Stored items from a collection
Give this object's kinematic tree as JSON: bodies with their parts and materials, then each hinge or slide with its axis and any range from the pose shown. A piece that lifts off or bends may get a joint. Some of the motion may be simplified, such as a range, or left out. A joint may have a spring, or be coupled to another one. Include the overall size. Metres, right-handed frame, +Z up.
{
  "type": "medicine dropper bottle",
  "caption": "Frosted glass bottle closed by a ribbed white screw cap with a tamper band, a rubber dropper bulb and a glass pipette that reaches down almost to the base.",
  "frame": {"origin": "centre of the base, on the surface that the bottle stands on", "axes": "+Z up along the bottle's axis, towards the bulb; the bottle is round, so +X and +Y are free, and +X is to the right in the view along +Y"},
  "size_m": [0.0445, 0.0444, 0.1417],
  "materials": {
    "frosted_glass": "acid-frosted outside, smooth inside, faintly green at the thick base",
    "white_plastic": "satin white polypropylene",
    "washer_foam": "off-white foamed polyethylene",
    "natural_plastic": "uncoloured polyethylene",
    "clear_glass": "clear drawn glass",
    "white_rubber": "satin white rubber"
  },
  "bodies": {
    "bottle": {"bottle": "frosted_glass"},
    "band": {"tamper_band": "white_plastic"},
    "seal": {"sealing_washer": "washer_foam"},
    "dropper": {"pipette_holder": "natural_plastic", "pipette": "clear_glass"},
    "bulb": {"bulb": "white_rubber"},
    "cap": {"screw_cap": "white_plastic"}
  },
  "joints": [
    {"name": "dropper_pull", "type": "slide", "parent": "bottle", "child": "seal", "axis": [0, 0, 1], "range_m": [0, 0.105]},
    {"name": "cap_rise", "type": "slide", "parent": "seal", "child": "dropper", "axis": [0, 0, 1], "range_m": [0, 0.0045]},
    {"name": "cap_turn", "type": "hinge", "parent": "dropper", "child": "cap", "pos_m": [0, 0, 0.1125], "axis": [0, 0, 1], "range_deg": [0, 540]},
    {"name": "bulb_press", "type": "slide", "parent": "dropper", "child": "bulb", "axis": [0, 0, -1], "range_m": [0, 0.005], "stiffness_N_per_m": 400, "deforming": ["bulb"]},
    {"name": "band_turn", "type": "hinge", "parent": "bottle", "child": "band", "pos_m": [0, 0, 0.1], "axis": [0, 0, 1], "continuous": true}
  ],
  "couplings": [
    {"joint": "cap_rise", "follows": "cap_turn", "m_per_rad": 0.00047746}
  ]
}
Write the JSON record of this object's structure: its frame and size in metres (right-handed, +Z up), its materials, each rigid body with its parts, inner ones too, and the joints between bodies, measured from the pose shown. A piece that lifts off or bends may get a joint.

**Instructions for the task**
Search the lines for the string "lifts" and copy every line that has it.

**Output for this task**
Give this object's kinematic tree as JSON: bodies with their parts and materials, then each hinge or slide with its axis and any range from the pose shown. A piece that lifts off or bends may get a joint. Some of the motion may be simplified, such as a range, or left out. A joint may have a spring, or be coupled to another one. Include the overall size. Metres, right-handed frame, +Z up.
Write the JSON record of this object's structure: its frame and size in metres (right-handed, +Z up), its materials, each rigid body with its parts, inner ones too, and the joints between bodies, measured from the pose shown. A piece that lifts off or bends may get a joint.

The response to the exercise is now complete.